Material —
• • •

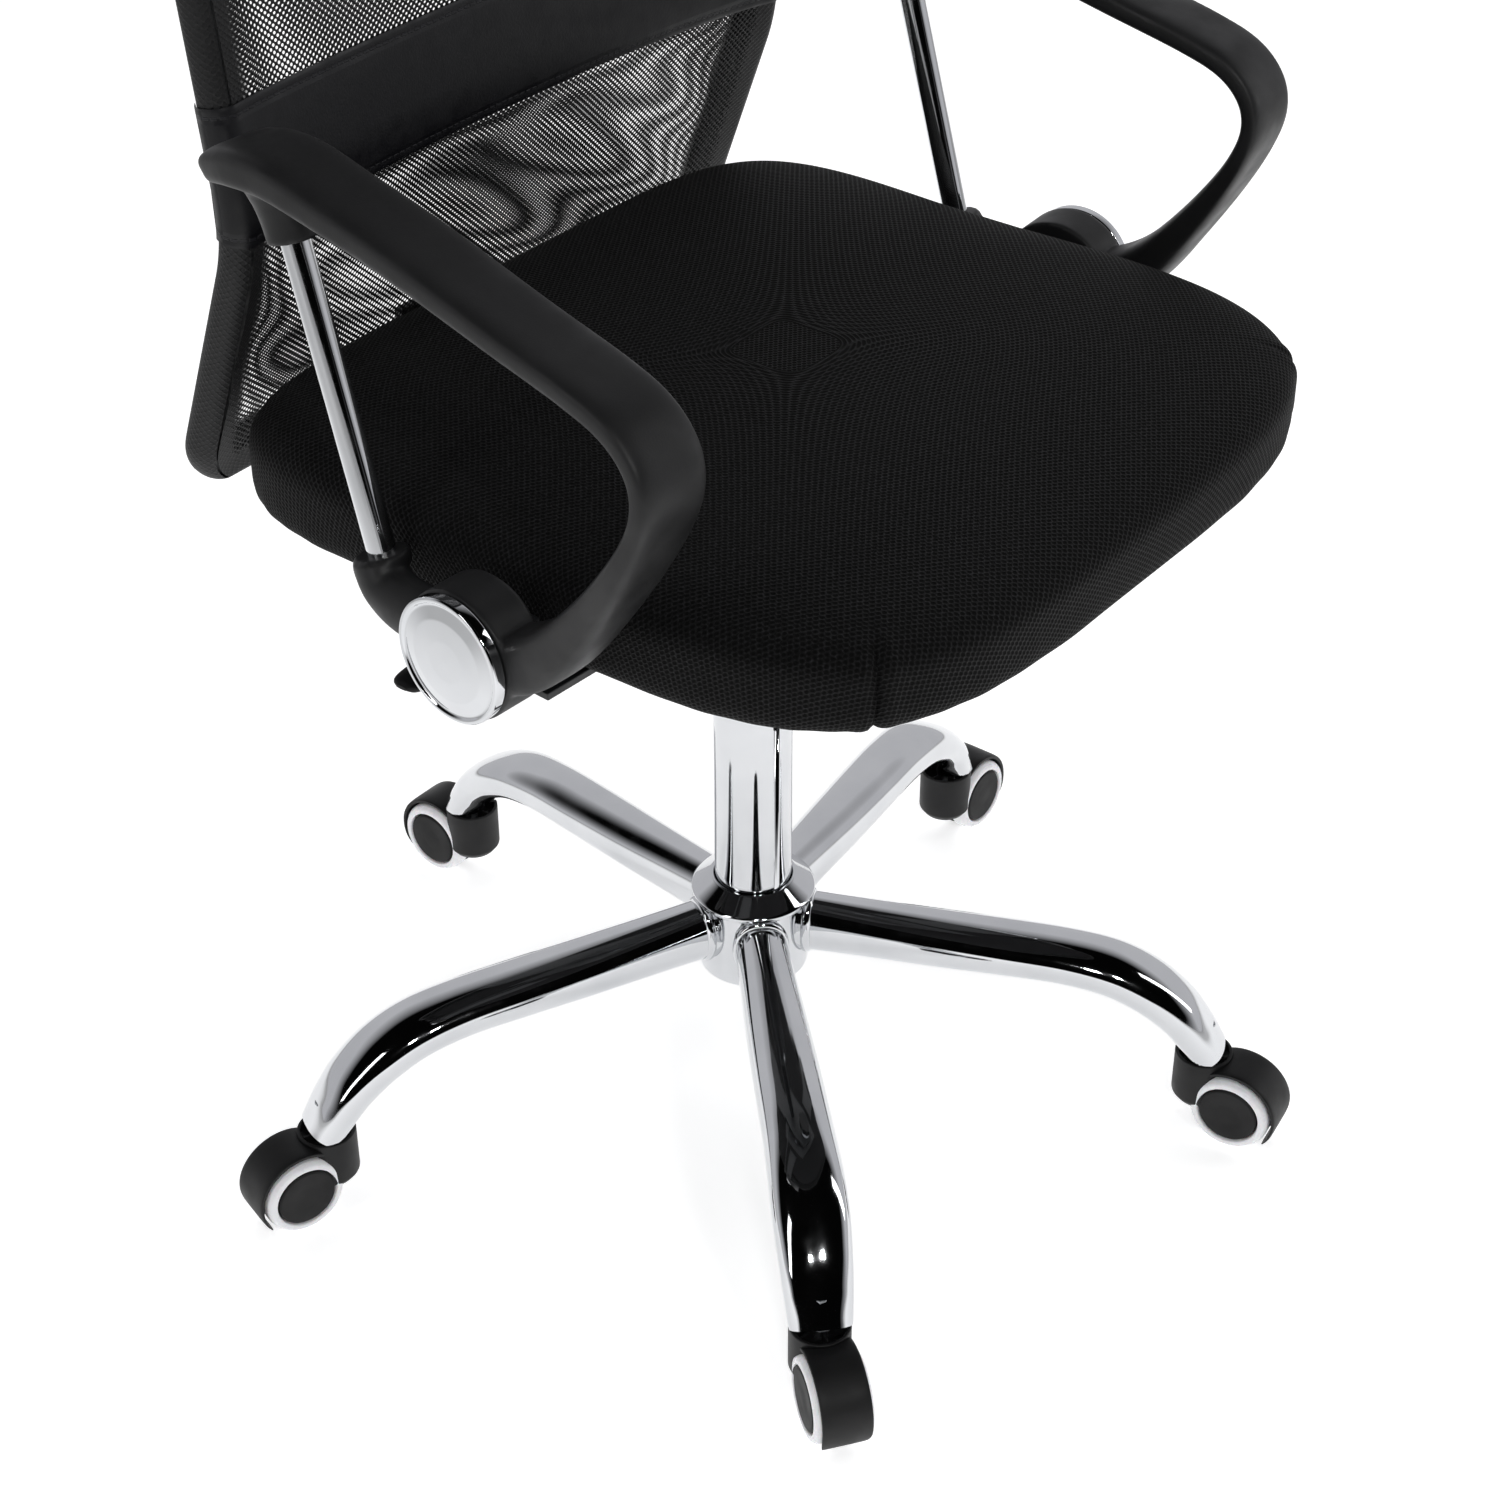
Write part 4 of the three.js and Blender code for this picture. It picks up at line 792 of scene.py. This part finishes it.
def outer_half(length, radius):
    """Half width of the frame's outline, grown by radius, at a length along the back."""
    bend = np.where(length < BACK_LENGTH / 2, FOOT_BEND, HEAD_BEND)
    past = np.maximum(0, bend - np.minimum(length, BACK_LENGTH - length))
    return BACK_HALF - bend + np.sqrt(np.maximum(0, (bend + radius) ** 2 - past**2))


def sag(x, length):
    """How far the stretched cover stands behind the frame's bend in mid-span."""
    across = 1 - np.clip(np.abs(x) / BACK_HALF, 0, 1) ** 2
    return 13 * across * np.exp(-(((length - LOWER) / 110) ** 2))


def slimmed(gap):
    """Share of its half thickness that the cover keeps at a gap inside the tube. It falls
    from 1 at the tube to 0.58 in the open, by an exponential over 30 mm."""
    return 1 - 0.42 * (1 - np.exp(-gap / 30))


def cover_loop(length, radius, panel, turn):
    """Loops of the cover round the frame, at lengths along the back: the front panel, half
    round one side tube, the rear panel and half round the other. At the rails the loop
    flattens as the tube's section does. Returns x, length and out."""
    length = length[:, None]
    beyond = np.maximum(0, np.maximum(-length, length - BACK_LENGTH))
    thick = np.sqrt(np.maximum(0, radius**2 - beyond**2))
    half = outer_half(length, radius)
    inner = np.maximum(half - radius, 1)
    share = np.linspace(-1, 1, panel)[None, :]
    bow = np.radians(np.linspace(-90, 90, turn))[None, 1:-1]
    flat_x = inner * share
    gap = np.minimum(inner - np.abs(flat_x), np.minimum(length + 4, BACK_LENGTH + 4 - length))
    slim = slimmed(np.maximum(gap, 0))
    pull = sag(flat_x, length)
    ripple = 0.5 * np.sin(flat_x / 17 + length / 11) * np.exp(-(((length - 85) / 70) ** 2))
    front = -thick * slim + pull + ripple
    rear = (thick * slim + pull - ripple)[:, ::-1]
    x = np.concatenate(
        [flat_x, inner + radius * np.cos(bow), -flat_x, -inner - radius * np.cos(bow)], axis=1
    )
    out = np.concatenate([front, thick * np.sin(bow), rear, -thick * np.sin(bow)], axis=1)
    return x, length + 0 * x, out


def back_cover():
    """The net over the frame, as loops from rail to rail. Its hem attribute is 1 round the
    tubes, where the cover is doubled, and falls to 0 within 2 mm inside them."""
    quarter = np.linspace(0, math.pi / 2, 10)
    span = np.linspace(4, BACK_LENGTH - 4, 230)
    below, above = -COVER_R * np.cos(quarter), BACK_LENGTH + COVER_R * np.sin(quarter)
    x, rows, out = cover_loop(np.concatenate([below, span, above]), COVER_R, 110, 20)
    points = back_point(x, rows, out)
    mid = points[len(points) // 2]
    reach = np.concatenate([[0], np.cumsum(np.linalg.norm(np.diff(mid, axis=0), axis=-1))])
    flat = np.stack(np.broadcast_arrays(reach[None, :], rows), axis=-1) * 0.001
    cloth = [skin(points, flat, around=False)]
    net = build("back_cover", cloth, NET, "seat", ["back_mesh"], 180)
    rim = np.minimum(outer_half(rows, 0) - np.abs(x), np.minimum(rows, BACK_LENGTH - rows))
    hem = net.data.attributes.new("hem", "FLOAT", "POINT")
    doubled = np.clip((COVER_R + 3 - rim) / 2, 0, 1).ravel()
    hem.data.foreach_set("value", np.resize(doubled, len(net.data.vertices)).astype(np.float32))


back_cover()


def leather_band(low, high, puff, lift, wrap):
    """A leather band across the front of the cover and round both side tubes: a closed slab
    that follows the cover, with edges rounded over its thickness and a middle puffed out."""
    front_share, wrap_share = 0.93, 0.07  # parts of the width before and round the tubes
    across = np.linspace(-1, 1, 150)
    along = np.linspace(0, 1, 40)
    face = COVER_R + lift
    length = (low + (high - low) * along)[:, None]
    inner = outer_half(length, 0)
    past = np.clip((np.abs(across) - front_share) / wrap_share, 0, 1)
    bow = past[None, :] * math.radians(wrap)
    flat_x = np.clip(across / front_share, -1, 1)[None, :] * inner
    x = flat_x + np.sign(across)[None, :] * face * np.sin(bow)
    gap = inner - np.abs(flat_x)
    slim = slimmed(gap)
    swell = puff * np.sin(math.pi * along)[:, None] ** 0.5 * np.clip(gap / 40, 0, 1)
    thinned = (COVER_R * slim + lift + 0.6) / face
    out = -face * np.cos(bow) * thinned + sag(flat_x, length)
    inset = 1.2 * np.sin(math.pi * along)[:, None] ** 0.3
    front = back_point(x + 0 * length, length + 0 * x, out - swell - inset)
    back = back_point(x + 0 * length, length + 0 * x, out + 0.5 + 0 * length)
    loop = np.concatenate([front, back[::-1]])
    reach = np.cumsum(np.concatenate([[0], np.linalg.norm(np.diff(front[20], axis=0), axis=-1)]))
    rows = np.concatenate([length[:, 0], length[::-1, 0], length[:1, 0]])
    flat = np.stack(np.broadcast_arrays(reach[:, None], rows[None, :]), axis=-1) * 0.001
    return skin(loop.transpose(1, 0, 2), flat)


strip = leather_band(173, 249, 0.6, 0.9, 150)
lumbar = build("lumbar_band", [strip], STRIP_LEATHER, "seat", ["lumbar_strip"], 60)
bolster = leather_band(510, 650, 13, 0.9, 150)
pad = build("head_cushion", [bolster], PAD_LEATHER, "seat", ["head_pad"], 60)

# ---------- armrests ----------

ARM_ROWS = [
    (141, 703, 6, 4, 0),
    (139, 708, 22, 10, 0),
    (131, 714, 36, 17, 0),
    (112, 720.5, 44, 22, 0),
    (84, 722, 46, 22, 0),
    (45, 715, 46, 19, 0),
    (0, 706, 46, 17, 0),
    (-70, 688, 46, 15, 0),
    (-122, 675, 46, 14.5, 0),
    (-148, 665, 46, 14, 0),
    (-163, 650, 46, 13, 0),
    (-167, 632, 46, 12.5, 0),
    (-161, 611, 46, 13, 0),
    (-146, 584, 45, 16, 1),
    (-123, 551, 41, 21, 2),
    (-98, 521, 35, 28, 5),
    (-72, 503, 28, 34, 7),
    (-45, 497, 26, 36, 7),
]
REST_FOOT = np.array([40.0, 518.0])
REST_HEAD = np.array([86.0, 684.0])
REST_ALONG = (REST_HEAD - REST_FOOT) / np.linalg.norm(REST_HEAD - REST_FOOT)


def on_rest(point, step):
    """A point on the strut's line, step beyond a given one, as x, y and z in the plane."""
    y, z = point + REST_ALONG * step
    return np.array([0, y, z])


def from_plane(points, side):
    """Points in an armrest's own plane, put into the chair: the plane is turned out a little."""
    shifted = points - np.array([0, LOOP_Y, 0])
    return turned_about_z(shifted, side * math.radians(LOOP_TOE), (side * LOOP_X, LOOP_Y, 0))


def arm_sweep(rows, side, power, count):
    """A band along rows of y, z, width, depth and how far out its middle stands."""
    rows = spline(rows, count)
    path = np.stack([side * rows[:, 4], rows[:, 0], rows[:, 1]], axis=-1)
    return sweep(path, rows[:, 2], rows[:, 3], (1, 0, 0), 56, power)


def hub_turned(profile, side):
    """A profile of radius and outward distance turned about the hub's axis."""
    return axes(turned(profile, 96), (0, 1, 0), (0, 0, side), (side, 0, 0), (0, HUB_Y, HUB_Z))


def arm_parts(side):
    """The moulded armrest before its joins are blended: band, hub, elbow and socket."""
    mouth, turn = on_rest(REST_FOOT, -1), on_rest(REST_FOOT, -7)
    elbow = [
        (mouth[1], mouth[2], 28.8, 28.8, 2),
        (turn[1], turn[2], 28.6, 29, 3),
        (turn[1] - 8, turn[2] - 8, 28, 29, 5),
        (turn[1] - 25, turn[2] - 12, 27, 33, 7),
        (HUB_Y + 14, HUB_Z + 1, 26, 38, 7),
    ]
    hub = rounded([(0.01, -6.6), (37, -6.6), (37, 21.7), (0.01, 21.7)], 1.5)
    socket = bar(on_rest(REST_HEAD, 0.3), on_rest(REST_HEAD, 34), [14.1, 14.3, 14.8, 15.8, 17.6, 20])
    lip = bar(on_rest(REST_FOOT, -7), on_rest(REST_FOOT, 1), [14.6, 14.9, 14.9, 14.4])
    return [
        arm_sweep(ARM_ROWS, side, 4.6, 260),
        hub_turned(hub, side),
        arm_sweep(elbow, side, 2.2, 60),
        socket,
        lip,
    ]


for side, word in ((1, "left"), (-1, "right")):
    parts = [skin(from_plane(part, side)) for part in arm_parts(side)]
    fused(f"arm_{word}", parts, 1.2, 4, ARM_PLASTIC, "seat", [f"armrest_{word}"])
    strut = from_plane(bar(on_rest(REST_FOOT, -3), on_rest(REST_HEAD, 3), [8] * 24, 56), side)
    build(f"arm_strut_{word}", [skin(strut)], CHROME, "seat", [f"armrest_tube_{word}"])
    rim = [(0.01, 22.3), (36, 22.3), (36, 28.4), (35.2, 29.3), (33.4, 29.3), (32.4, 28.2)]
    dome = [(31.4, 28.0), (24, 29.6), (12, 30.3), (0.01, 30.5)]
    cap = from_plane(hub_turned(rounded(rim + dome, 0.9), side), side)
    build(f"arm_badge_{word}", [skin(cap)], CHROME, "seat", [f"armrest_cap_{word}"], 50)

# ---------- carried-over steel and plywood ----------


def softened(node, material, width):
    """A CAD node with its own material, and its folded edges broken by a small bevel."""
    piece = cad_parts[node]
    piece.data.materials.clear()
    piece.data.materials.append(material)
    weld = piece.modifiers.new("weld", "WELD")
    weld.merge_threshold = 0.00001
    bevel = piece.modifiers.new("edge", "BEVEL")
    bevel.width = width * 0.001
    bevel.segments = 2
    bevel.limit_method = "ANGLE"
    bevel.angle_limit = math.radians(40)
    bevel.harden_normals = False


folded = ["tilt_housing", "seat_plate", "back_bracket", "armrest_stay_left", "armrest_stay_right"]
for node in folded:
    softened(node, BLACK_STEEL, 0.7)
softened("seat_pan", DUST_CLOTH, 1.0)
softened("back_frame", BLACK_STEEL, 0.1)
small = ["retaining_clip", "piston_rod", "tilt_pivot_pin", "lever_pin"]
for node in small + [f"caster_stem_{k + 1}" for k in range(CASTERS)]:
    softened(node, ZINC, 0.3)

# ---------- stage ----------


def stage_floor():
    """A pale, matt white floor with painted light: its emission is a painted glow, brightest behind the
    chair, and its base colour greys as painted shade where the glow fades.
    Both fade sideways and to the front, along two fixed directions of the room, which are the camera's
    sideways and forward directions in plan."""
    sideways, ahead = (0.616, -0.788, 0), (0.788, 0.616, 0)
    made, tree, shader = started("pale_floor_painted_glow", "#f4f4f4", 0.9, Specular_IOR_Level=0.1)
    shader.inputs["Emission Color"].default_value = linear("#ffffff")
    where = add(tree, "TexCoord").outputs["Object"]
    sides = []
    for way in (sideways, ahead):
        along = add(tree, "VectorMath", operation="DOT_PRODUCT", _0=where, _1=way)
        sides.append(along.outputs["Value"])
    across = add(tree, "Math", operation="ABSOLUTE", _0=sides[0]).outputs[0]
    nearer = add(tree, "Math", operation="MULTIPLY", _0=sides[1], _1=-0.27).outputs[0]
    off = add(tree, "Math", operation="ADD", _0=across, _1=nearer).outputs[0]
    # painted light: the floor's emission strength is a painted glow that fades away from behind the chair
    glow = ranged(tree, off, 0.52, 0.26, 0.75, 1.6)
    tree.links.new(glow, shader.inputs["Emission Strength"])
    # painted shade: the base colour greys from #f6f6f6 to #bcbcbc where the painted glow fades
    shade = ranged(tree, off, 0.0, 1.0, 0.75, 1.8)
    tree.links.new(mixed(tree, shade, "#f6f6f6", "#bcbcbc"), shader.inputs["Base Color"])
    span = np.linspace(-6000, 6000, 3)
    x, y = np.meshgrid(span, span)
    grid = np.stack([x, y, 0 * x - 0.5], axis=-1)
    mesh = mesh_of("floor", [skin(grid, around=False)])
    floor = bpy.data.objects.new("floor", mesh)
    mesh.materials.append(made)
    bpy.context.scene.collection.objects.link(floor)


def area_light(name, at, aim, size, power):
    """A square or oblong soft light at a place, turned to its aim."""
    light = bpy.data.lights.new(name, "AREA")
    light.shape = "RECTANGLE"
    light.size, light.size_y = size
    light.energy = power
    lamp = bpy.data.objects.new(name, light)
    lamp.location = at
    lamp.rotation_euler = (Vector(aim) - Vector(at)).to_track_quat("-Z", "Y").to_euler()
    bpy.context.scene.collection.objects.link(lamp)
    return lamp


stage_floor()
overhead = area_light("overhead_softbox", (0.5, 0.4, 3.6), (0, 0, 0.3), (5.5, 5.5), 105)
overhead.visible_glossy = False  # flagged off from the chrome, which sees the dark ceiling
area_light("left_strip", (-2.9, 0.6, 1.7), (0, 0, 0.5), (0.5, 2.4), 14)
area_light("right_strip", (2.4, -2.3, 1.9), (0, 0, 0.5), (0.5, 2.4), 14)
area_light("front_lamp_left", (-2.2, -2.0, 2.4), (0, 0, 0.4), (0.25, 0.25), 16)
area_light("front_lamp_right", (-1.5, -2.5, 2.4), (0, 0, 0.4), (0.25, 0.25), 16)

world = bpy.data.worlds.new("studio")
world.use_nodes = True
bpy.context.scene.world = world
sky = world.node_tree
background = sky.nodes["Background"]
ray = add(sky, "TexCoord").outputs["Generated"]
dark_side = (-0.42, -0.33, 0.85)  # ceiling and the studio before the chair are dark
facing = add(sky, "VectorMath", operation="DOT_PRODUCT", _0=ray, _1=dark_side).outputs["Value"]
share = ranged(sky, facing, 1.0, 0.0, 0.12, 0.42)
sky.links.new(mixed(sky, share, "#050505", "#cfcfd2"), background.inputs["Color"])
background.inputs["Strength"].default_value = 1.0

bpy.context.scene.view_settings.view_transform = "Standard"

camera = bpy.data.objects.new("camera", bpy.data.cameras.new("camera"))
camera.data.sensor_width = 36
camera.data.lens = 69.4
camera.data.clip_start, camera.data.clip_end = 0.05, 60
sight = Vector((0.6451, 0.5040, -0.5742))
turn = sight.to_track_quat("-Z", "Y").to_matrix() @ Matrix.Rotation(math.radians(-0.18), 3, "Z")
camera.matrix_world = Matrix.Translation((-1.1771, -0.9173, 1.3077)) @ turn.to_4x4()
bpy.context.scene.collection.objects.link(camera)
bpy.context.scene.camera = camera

• • •

Task brief — Give back exactly the material above from its opening line to the line bearing "return BACK_HALF - bend".

Answer —
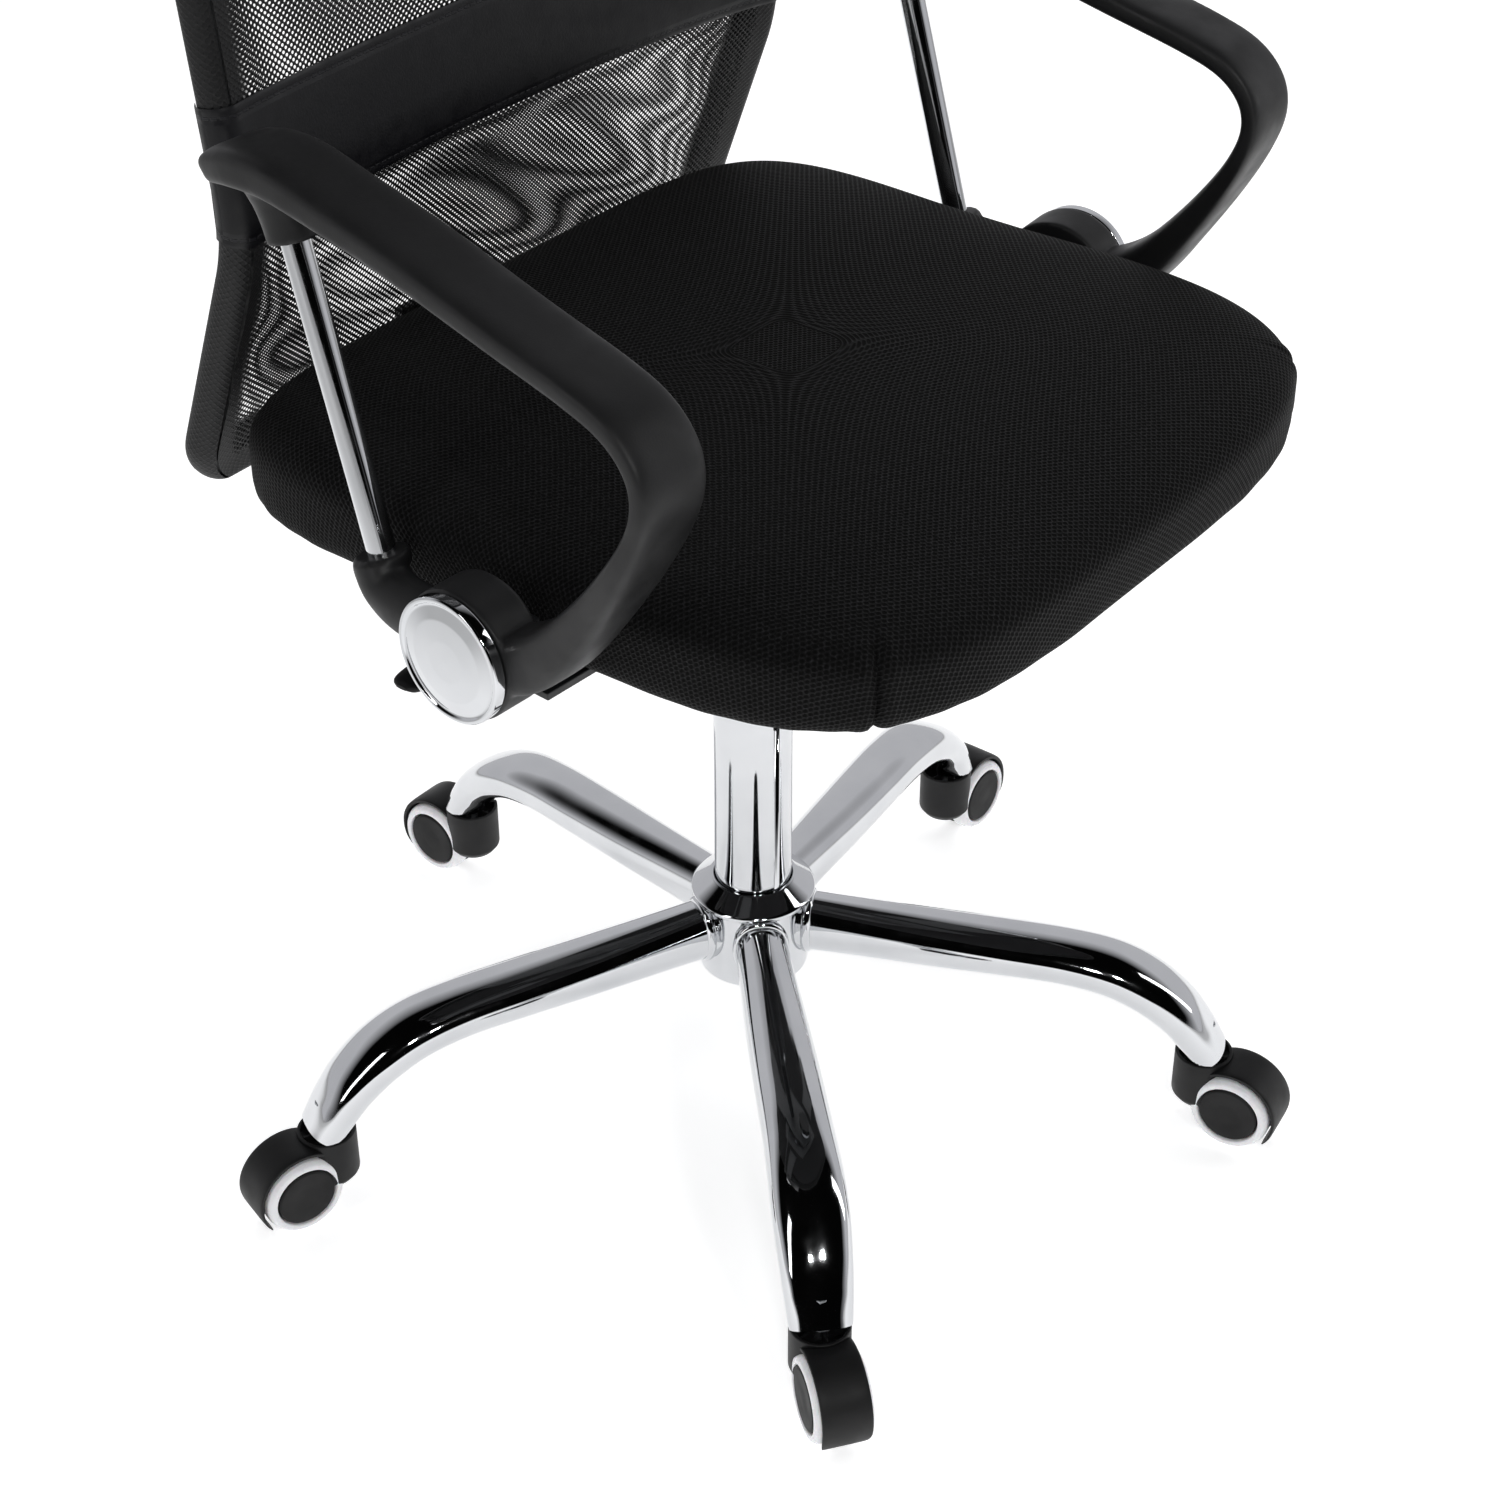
Write part 4 of the three.js and Blender code for this picture. It picks up at line 792 of scene.py. This part finishes it.
def outer_half(length, radius):
    """Half width of the frame's outline, grown by radius, at a length along the back."""
    bend = np.where(length < BACK_LENGTH / 2, FOOT_BEND, HEAD_BEND)
    past = np.maximum(0, bend - np.minimum(length, BACK_LENGTH - length))
    return BACK_HALF - bend + np.sqrt(np.maximum(0, (bend + radius) ** 2 - past**2))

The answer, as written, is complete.